> [Your task]:
Extract every line that contains the string "frame".
[Begin Supplied data]
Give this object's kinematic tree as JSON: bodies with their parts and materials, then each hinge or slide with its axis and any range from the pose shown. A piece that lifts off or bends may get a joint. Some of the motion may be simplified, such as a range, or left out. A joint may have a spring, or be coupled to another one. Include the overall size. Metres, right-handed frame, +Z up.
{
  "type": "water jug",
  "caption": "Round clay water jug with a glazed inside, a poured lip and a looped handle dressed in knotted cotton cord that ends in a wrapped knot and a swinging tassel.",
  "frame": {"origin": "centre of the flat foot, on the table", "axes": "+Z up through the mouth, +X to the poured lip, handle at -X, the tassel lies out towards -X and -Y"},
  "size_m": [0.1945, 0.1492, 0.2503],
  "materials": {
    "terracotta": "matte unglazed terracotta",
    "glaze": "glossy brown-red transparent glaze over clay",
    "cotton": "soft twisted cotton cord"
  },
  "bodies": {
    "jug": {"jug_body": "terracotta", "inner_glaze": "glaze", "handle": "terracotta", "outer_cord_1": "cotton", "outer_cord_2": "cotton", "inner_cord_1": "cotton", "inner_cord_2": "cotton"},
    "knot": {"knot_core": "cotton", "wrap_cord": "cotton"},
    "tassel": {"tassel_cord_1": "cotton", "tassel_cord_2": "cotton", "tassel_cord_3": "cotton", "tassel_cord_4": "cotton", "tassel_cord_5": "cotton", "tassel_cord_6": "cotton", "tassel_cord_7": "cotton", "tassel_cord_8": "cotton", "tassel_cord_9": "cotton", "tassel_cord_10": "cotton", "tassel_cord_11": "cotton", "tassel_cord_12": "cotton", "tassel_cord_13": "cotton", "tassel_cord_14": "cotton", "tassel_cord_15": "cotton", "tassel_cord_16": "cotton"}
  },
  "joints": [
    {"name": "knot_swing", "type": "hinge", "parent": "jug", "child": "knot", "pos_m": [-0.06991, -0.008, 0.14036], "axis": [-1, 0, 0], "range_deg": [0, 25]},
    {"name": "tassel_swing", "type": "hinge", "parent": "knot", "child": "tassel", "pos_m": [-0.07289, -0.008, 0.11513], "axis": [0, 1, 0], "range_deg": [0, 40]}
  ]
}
[End Supplied data]
> [Final answer]:
Give this object's kinematic tree as JSON: bodies with their parts and materials, then each hinge or slide with its axis and any range from the pose shown. A piece that lifts off or bends may get a joint. Some of the motion may be simplified, such as a range, or left out. A joint may have a spring, or be coupled to another one. Include the overall size. Metres, right-handed frame, +Z up.
  "frame": {"origin": "centre of the flat foot, on the table", "axes": "+Z up through the mouth, +X to the poured lip, handle at -X, the tassel lies out towards -X and -Y"},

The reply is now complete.